Debido a la pandemia generada por el coronavirus SARS-CoV-2, la suspensión masiva de la educación presencial durante 2020 y 2021 puso en riesgo uno de los mecanismos fundamentales de protección social: los programas de alimentación escolar.
Toda una generación vio interrumpida su educación debido al cierre de escuelas y en el pico de la primera ola de contagios alrededor de mil 600 millones de niños y jóvenes no tuvieron acceso a las aulas.
Incluso hoy en día, más de 500 millones todavía no pueden reanudar su formación, algo calificado de tragedia y que además pone en peligro la salud, el desarrollo y el bienestar de millones de niños vulnerables que perdieron su acceso a preciadas comidas gratuitas.
Para muchos, los alimentos nutritivos que reciben en las escuelas son probablemente los únicos que comerán en todo el día.
Datos del PMA indicaron que a principios de año, 370 millones de menores no pudieron recibir sus cuotas de comida en los centros educativos, lo que puso en riesgo sus vidas y futuro.
Para Latinoamérica, esa asistencia cubre de manera rutinaria a más de 85 millones de infantes, con una inversión que asciende a 4,3 mil millones de dólares para brindar alimentación a estudiantes de todos los niveles de enseñanza, focalizados en los de mayores necesidades económicas.
Se estima que casi la totalidad de esos niños y adolescentes dejaron de recibir la alimentación escolar durante los primeros días de restricciones sanitarias-a veces incluso durante semanas o meses- hasta que los programas lograron reconvertirse.
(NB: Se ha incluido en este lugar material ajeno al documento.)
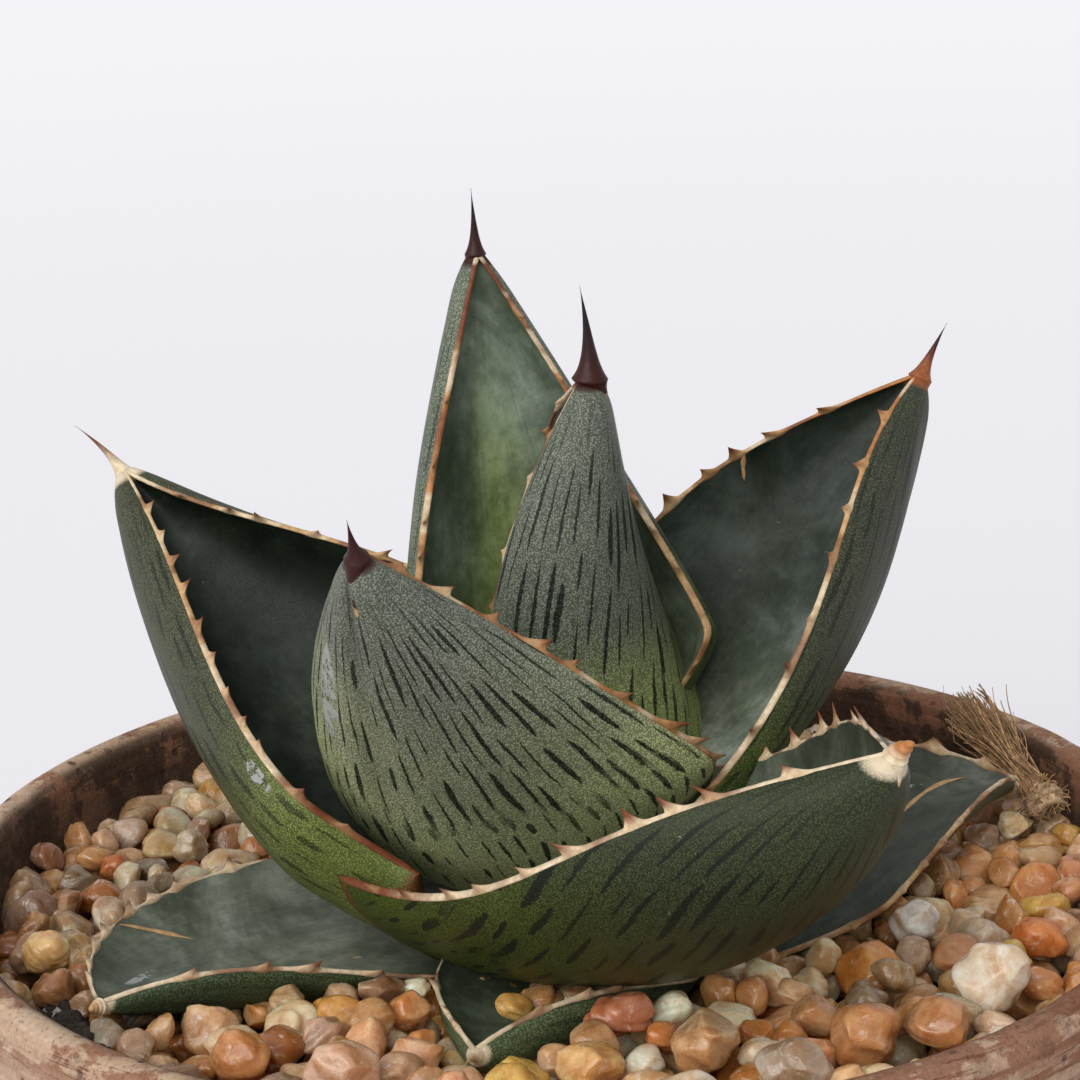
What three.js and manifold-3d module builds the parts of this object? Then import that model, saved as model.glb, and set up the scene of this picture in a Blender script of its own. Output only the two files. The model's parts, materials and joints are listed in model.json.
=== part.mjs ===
// A young agave in a shallow stoneware bowl, top-dressed with rounded quartz gravel.
// Millimetres, +Z up. The origin is the centre of the foot; the front faces -Y.
import * as THREE from 'three';
import { mergeVertices } from 'three/addons/utils/BufferGeometryUtils.js';
import Module from 'manifold-3d';

const wasm = await Module();
wasm.setup();

// ---- driving dimensions ---------------------------------------------------------------

const RIM_RADIUS = 95;
const POT_HEIGHT = 66;
const WALL = 6.7;
const FOOT_RADIUS = 60;
const FOOT_WIDTH = 8;
const FOOT_HEIGHT = 4;
const FLOOR_TOP = 12;
const DRAIN_RADIUS = 6.5;
const BOWL_SWELL = 0.9; // below 1 the wall flares early and stands up towards the lip

const SOIL_TOP = 48;
const GRAVEL_TOP = 56.5;
const GRAVEL_BUMP = 0.9;
const CLEARANCE = 0.3; // air between pieces that touch
const WALL_CLEARANCE = 0.5;

const LATHE_SEGMENTS = 40;
const MIDRIB_STEPS = 40;
const RING_EVERY = 4; // midrib steps between two rings of a leaf
const SECTION_POINTS = 7; // points across one face of a leaf
const BLADE_END = 0.975; // share of the midrib where the blade turns into the spine
const SPINE_RADIUS = 1.6;
const SPINE_RINGS = 3;
const MARGIN_THIN = 0.72; // how much thinner a leaf is at its margin than at its midrib
const TIP_THICKNESS = 0.45; // thickness at the tip, as a share of the thickness at the base

// ---- leaves, from the innermost to the outermost --------------------------------------
// heading: degrees round the stem, 0 to the front, 90 to +X; turn: change by the tip
// rise: [degrees above level at the base, at the tip, exponent of the change]
// half: flat half widths to the left and right of the midrib
// outline: [share of width at the base, station of greatest width, exponent of the taper]
// cup: degrees that each half curls, [left, right, tip]; twist: [base, tip] in degrees
// spine: [length, yaw, pitch]

const LEAVES = [
  { name: 'leaf_center', base: [6, -1.5, 69.5], heading: 38, turn: 16, rise: [94, 87, 1],
    length: 69, half: [16, 26], outline: [0.87, 0.24, 2.4], cup: [85, 27, 119],
    twist: [-12, 28], thick: 8, spine: [14, -4, 2] },
  { name: 'leaf_back', base: [3, 8.5, 67], heading: 213, turn: -19, rise: [48, 91, 0.8],
    length: 90, half: [36, 26], outline: [0.45, 0.24, 1.4], cup: [108, 48, 80],
    twist: [-4, 8], thick: 8, spine: [10.5, 4, -1] },
  { name: 'leaf_bud', base: [5, 4, 68], heading: 200, turn: 0, rise: [88, 90, 1],
    length: 44, half: [13, 13], outline: [0.9, 0.3, 1.6], cup: [130, 130, 140],
    twist: [0, 0], thick: 4, spine: [8, 0, 0] },
  { name: 'leaf_front', base: [-8, -3, 66], heading: -28, turn: 12, rise: [39, 60, 0.5],
    length: 75.5, half: [37, 37], outline: [0.9, 0.2, 1.4], cup: [95, 15, 82],
    twist: [20, -13], thick: 7.4, spine: [7, 1, -7] },
  { name: 'leaf_right', base: [9, 2.5, 65], heading: 111, turn: 12, rise: [38, 61, 0.9],
    length: 86, half: [28.5, 29.5], outline: [0.77, 0.41, 2.2], cup: [56, 69, 117],
    twist: [10, -1], thick: 6.7, spine: [9.5, -6, -6] },
  { name: 'leaf_left', base: [-9.5, -10.5, 60.5], heading: -136, turn: 7, rise: [12, 49, 0.65],
    length: 98, half: [37, 37], outline: [0.61, 0.23, 1.8], cup: [35, 95, 144],
    twist: [-14, -25], thick: 7.9, spine: [11.5, 13, -8] },
  { name: 'leaf_rear', base: [2, 10, 60], heading: 172, turn: 4, rise: [18, 36, 1],
    length: 62, half: [23, 23], outline: [0.8, 0.35, 1.8], cup: [45, 45, 110],
    twist: [0, 0], thick: 6.5, spine: [9, 0, 0] },
  { name: 'leaf_front_low', base: [-6, -11.5, 59], heading: 33, turn: 11, rise: [10.5, 62, 1.5],
    length: 94, half: [32, 36], outline: [1, 0.35, 3.1], cup: [30, 79, 81],
    twist: [-10, 0], thick: 7.8, spine: [4.5, 0, -32] },
  { name: 'leaf_ground_right', base: [12, -5.5, 51.5], heading: 115, turn: 7,
    rise: [28, -17, 1.35], length: 74, half: [28, 17.5], outline: [0.7, 0.37, 1.3],
    cup: [16, 27, 66], twist: [11, 14], thick: 6, spine: [2.5, 0, -22] },
  { name: 'leaf_ground_front', base: [5, -8.5, 53], heading: -21, turn: 2, rise: [-7, 20, 1],
    length: 51.5, half: [17.5, 21.5], outline: [0.8, 0.35, 1.6], cup: [20, 20, 74],
    twist: [-6, 14], thick: 6.2, spine: [6, 0, -19] },
  { name: 'leaf_ground_left', base: [-5, -4.5, 50], heading: -78, turn: 40, rise: [2, 16.5, 1.2],
    length: 73, half: [30, 16], outline: [0.9, 0.36, 2.7], cup: [29, 36, 50],
    twist: [-12, 18], thick: 4, spine: [2.5, 6, -20] },
  { name: 'leaf_rear_low', base: [-4, 9, 54], heading: -165, turn: -4, rise: [4, 12, 1],
    length: 66, half: [22, 22], outline: [0.8, 0.35, 1.7], cup: [30, 30, 90],
    twist: [0, 0], thick: 5.5, spine: [6, 0, 0] },
];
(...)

Si bien todavía no hay estudios que midan las consecuencias de esta medida, se esperan efectos negativos en seguridad alimentaria y nutricional y en educación, especialmente para los más vulnerables.
El cierre de las escuelas y la suspensión de los programas de alimentación también tuvieron un efecto económico directo en los productores, especialmente aquellos de agricultura familiar y locales.
Aun cuando el traspaso de la educación presencial a la distante permitió mantener algún tipo de vínculo pedagógico con los estudiantes, la relación fue más débil con los de menores recursos, con difícil acceso a las plataformas utilizadas (clases virtuales, televisivas o radiales).
Debido a esto, se espera que esta crisis esté acompañada por un aumento de las tasas de abandono escolar, especialmente de niñas y jóvenes que se involucraron en tareas de cuidado familiar o trabajo remunerado, de acuerdo con el Fondo de las Naciones Unidas para la Infancia.
También se teme un aumento en el trabajo infantil: la Organización Internacional del Trabajo y la Comisión Económica para américa Latina y el Caribe estimaron un incremento de entre 100 mil y 300 mil niños, niñas y adolescentes empleados.
En un contexto de incertidumbre y vulnerabilidad, de pérdida de empleo y de fuentes de ingreso, de riesgo de un incremento drástico de la inseguridad alimentaria, estos planes ganaron un rol central, incluso como mecanismo para asistir a otras personas y hogares vulnerables.
No obstante, la realidad demostró que los programas no estaban preparados para afrontar una crisis de semejante magnitud, con escuelas cerradas, restricciones de movilidad, distanciamiento social y necesidades urgentes y extendidas.
Esta experiencia permite destacar algunas lecciones para hacer que los sistemas de alimentación escolar sean más sostenibles y puedan afrontar futuras situaciones de diferente tipo (por ejemplo, desastres naturales), como instrumento de protección social.
De ahí que la necesidad del respaldo gubernamental para que sean resilientes y flexibles, premisa defendida por el PMA en aras de respuestas rápidas y eficaces a choques de gran escala como la pandemia de la Covid-19.